The DNC chair vote is happening February 1. The 448 DNC members will elect new leadership at the party's winter meeting, according to NPR. Outgoing DNC Chair Jaime Harrison is not seeking a second term. He spent his exit interview crediting himself with building "the largest state party investment in DNC history." The results in November speak for themselves.
Candidates auditioning for the top job largely agree on the pitch: more year-round organizing, more money to state parties, and getting Democrats in front of audiences that don't already agree with them. Whether any of them can execute it is another question.
Shapiro Steps Into the 2028 Conversation
Pennsylvania Governor Josh Shapiro sat down for a conversation over South Philly pizza — yes, really — and weighed in on Trump, Kamala Harris, and 2028, according to Politico. The setting was deliberate. Shapiro is working the everyman angle hard.
He didn't announce anything. But that interview signals he's in the conversation. Shapiro won Pennsylvania in 2022 by 15 points in a state Trump just carried. That's the selling point. The question Democrats can't answer yet: is Shapiro's appeal about HIM, or does it translate to a national ticket?
The 2028 primary is three-plus years away.
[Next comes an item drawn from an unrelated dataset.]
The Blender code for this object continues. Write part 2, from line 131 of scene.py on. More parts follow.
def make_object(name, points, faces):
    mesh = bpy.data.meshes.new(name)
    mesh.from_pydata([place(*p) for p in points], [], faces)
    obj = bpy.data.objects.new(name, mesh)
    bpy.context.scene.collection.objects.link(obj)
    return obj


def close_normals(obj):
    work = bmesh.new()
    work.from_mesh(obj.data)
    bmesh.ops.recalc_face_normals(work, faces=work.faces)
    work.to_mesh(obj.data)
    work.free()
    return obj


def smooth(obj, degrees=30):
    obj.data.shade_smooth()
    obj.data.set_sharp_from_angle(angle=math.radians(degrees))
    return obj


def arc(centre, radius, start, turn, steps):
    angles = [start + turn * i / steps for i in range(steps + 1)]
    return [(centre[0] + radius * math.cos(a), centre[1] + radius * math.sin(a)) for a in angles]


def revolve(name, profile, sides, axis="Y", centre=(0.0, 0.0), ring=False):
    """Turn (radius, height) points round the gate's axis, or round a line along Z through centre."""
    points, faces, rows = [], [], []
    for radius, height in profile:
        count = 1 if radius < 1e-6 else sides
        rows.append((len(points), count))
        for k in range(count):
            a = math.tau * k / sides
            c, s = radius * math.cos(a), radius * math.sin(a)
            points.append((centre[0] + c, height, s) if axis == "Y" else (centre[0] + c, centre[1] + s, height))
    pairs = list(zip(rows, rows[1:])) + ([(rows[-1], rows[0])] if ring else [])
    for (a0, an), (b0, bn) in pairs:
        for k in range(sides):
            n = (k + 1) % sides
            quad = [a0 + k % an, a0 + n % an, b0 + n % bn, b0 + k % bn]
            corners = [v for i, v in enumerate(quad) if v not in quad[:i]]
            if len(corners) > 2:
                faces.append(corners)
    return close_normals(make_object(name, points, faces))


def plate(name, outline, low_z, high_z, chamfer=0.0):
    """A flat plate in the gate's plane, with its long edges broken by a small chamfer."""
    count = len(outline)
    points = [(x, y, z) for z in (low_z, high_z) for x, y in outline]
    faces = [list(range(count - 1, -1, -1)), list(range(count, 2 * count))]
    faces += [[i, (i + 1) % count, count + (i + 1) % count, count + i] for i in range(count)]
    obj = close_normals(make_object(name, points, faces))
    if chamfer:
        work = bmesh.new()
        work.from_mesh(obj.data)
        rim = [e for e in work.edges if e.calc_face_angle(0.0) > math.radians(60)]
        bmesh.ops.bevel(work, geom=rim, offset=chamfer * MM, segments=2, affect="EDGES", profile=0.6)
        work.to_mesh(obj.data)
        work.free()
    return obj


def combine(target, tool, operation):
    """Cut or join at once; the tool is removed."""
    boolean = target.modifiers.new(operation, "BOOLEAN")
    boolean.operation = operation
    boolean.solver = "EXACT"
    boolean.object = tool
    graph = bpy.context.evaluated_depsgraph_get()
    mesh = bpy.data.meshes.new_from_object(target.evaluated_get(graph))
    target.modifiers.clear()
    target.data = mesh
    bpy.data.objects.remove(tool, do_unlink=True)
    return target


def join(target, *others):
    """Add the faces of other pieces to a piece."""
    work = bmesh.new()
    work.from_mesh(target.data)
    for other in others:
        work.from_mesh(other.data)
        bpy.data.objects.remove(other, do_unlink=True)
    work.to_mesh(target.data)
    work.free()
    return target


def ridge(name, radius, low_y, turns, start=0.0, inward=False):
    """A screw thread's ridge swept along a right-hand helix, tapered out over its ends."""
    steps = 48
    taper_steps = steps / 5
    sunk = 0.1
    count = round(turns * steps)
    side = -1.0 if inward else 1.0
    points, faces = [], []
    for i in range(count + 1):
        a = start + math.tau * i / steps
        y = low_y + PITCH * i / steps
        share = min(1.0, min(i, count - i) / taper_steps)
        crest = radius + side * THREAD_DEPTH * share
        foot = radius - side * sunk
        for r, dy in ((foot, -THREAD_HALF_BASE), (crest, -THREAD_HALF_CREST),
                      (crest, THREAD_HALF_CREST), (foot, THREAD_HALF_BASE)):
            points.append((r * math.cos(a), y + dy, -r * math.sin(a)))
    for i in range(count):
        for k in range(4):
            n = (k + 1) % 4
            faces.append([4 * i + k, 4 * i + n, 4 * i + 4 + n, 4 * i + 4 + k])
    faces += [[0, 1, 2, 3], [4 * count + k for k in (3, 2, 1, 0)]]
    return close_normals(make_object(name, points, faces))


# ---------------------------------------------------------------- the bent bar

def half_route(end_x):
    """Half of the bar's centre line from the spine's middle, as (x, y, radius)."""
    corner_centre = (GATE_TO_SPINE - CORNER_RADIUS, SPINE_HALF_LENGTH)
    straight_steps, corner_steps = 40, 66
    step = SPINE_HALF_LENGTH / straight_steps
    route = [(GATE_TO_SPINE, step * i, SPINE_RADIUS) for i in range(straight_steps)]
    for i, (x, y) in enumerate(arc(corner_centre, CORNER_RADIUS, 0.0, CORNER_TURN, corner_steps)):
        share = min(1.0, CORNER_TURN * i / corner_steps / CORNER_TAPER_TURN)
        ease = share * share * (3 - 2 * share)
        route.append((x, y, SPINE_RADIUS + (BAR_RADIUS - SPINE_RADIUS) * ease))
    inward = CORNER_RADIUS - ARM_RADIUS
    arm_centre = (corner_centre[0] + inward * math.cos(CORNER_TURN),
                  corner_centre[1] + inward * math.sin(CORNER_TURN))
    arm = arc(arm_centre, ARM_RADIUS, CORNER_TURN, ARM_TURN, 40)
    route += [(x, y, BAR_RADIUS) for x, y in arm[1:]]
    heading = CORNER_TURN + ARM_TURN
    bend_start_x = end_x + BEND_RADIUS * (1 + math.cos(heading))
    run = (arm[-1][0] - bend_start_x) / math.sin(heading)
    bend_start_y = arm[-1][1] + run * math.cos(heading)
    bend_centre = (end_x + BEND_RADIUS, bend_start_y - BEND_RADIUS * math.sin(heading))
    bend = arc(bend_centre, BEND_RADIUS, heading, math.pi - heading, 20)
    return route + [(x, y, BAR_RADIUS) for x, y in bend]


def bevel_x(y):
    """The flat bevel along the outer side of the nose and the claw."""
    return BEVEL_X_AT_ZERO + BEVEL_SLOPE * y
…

The fact that this conversation is happening now reflects how little confidence the party has in its current bench.
The Data Problem Democrats Are Ignoring
Here's the number that should dominate every Democratic strategy meeting.
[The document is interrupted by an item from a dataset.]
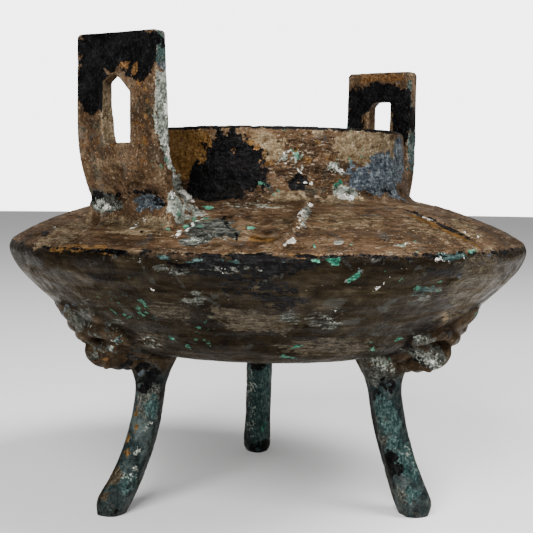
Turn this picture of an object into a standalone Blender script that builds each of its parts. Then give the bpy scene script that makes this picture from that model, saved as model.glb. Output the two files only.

According to research from Dartmouth's Polarization Research Lab — based on weekly surveys of 1,000 respondents conducted from September 2022 through November, totaling over 124,000 responses from 75,000 respondents — Democrats viewed their own party 5% more negatively after the election. Republicans viewed the GOP 5% more positively.
That's erosion of the base, not just disappointment.
Democratic confidence in the 2024 election outcome dropped 8 percentage points, from 28% to 20%. Republican confidence surged nearly 50 points, from 14% to 63%. Sean Westwood, director of the Polarization Research Lab and associate professor of government at Dartmouth, put it bluntly: "Losing an election didn't change how partisans saw the other side but it did change how partisans saw their own party."
Democrats didn't just lose voters. They're losing the faith of people who were already on their side.
Best of Times, Worst of Times — The Hill Gets Half of It Right
The Hill ran a piece framing the Democratic moment as simultaneously promising and dire. The "promising" side: down-ballot Democrats outperformed the top of the ticket in competitive races in November, the party gained one House seat (narrowing the already-razor-thin GOP majority), and Democrats posted record fundraising numbers in 2024.
But The Hill acknowledged what too much Democratic-friendly coverage glosses over: these bright spots didn't stop Democrats from getting swept at the top of the ticket and losing the Senate. A good showing in down-ballot races while losing the presidency AND the Senate is not momentum. It's managing the losses.
Record fundraising sounds great. But Democrats also outraised Republicans in 2022 and 2024 in key races and still lost ground. Money isn't the problem. The message is.
What the Mainstream Coverage Is Missing
Most center-left outlets are covering the DNC chair race as a process story — who's running, what they said at the Detroit forum, how they'll "rebuild trust." That framing assumes the problem is organizational.
The Dartmouth data suggests otherwise. When your own voters trust you 5% less than they did before the election, you don't fix that with a new chair and better data infrastructure. You fix it by standing for something people actually believe in.
Brookings Senior Fellow William Galston — not a conservative — said after November that he'll consider the next four years a success "if our basic institutions remain intact." A Democratic-aligned think tank scholar setting the bar at survival reflects where serious Democratic thinkers actually are.
What This Means for Regular People
If you're a normal American who doesn't live and breathe politics, here's what matters: the party that's supposed to provide a check on Trump's second term is currently picking a new bureaucratic chairman, floating 2028 candidates before the Super Bowl, and watching its own base lose faith in it in real time.
That's not a functioning opposition. That's a party still figuring out what it believes.
The February 1 DNC vote will produce a name. It won't produce answers. Until Democrats reckon with WHY they lost ground across nearly every demographic group — not just HOW to reorganize — none of this infrastructure talk means anything.